One frequently cited example is the late Massachusetts Sen. Ted Kennedy, who enjoyed privilege and family fame but also was passionate about helping the disadvantaged and spearheading liberal causes.
And for their part, voters who aren’t clear on the issues often default to their feeling of sameness with particular politicians.
“They’ll say, ‘They have the same background I do,’ or ‘They grew up in the type of home I did,’” Carnes said. “That’s not a bad way to try and get a sense of someone.”
Occasionally, it’s hard to divine what lawmakers do for a living. House Speaker Will Weatherford has listed his occupation only as “businessman” and has kept private the details on exactly how he makes close to $100,000 a year in non-legislative pay. A few other Florida lawmakers use the same vague label, or call themselves consultant or entrepreneur.
“Just like if you meet someone at a party, you ask them, ‘What do you do for a living?’” Carnes said. “We ask that because we know we can learn a lot about a person based on what they do, what hobbies they enjoy, and then we can guess how they feel about issues that interest us.”
Florida has what’s referred to as a “citizen legislature,” with members serving in what are supposed to be part-time lawmaking jobs with part-time pay while working at full-time pursuits.
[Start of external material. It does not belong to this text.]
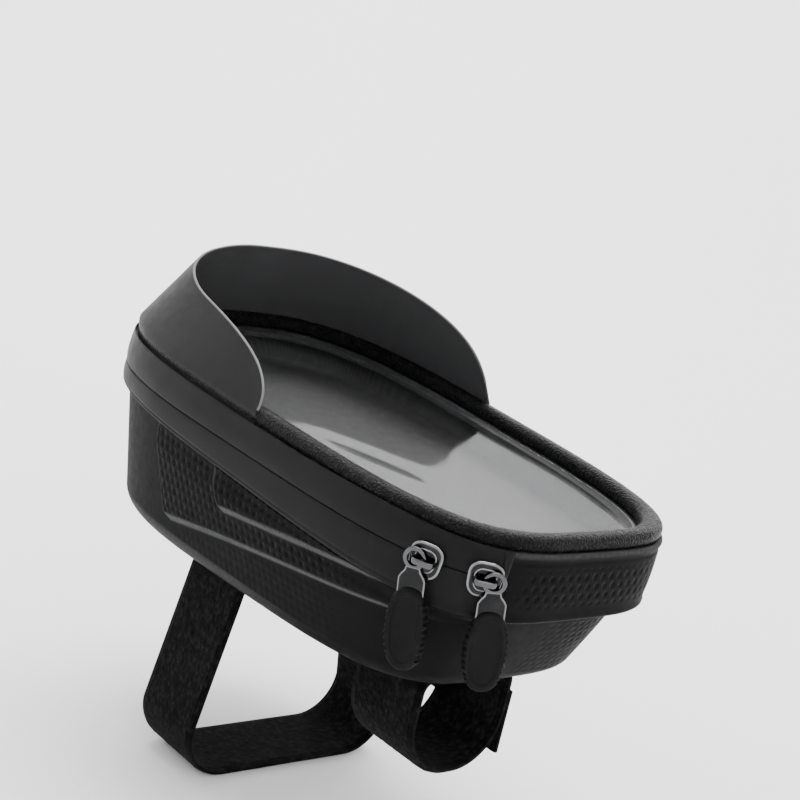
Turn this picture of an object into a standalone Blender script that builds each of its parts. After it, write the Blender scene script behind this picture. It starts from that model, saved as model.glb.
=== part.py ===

Weatherford and his counterpart in the Senate, President Don Gaetz, are paid $41,000 a year, all other legislators earn $39,000.
Financial disclosure requirements are meant to ensure that lawmakers do not improperly benefit from their state service.
Other academics are skeptical about the influence of lawmakers’ individual attributes on a legislature’s decision making.
“Of course, in legislative bodies, often they don’t have the luxury of acting on those,” said David Hedge, a political science professor at the University of Florida, referring to pressure from party leadership and loyalty.
“We know there are things that would limit the impact of personal attributes of members on their behavior,” Hedge said. Lawmakers “often have to ‘park’ their attitudes and values and backgrounds, and do what others are telling them to do, and that’s really the tension for members.”
For instance, the state’s recently passed texting-while-driving ban had languished for years because certain committee chairs didn’t support it. But other outside factors also come into play.
“I like to think our opinions on things are pretty much a reflection of where we stand, but if I’m a member, I have all those outside of me — my constituents, party leaders, interest groups, the media — so often I have to put aside my own values and beliefs,” Hedge said.
But lawmakers also look to each other for policy guidance, and value the experience and expertise of colleagues, sometimes despite party differences.
State Rep. Dwight Dudley, a St. Petersburg Democrat and an attorney, mentioned learning from Rep. Halsey Beshears, a Monticello Republican, during debate on an agriculture bill. Beshears lists his occupation as “nursery grower.”
“We shouldn’t be all urban white guys,” Dudley said. “A cross section of population contributes to the ‘quilt’ that is the Legislature.”
Moreover, legislators who share a demographic with a group often relate best to its issues, such as a veteran on military issues, said Michele Swers, an associate professor of government at Georgetown University in Washington.
That particular opportunity is dwindling, though, according to demographic information the lawmakers provide: Only a handful of current Florida House or Senate members have had any military service.
“For vigorous advocacy, you’re more likely to get that from a member of a group,” Swers said. “You want a legislature to have enough diversity of views so when you consider impact of policy, they have the experience to bring to the table.”
She too agrees, though, that after the debate, voting on policy often defaults to “partisanship and ideology.”
Another concern of researchers is the lack of working-class folks among lawmakers. Lawyers still make up a plurality of Florida House members.
“With so many lawyers, there are fewer people from other types of backgrounds, and the big one that gets left out are people who do manual labor and service industry jobs,” Carnes said. “When you think about the occupational backgrounds of our politicians, the big imbalance is that only white collar jobs are represented.”
He suggests that imbalance may be related to a recent legislative effort to pre-empt local laws on wage theft, when an employer illegally withholds wages due an employee, usually in an already low-wage job.
A bill, which critics said would have made it harder for workers to follow through on pay disputes, passed the House this year but died in committee in the Senate.
Carnes admits it’s harder for a utility linesman or shift manager of a fast-food restaurant to serve, let alone get elected.
A working person is “already at a disadvantage because you can’t take time off from work or you don’t have savings or you might not have a job to come back to,” he said. “Sure, if you’re a lawyer or a business owner, it’s still tough to take time off, but easier than if you’re punching a time card every day.”
Yet history shows that disturbing the status quo of legislator demographics can mean gains for disadvantaged segments of society. An increase in the number of blacks and women among lawmakers has coincided with adoption of laws on civil rights issues and women’s health matters, said Kerry Haynie, professor of political science and African American studies at Duke University.
“The occupations of legislators still matter in terms of how they behave in terms of certain types of issues,” Haynie said. Ultimately, he said, even in small ways, demographics influence the legislature, and thus the policy.
“And it says something about our society, about having more interests represented.”
So when it comes to race, sex, religion, education, jobs, and even newer demographics of sexual orientation and non-traditional families, Haynie suggests, “We need to ask how best to incorporate them.”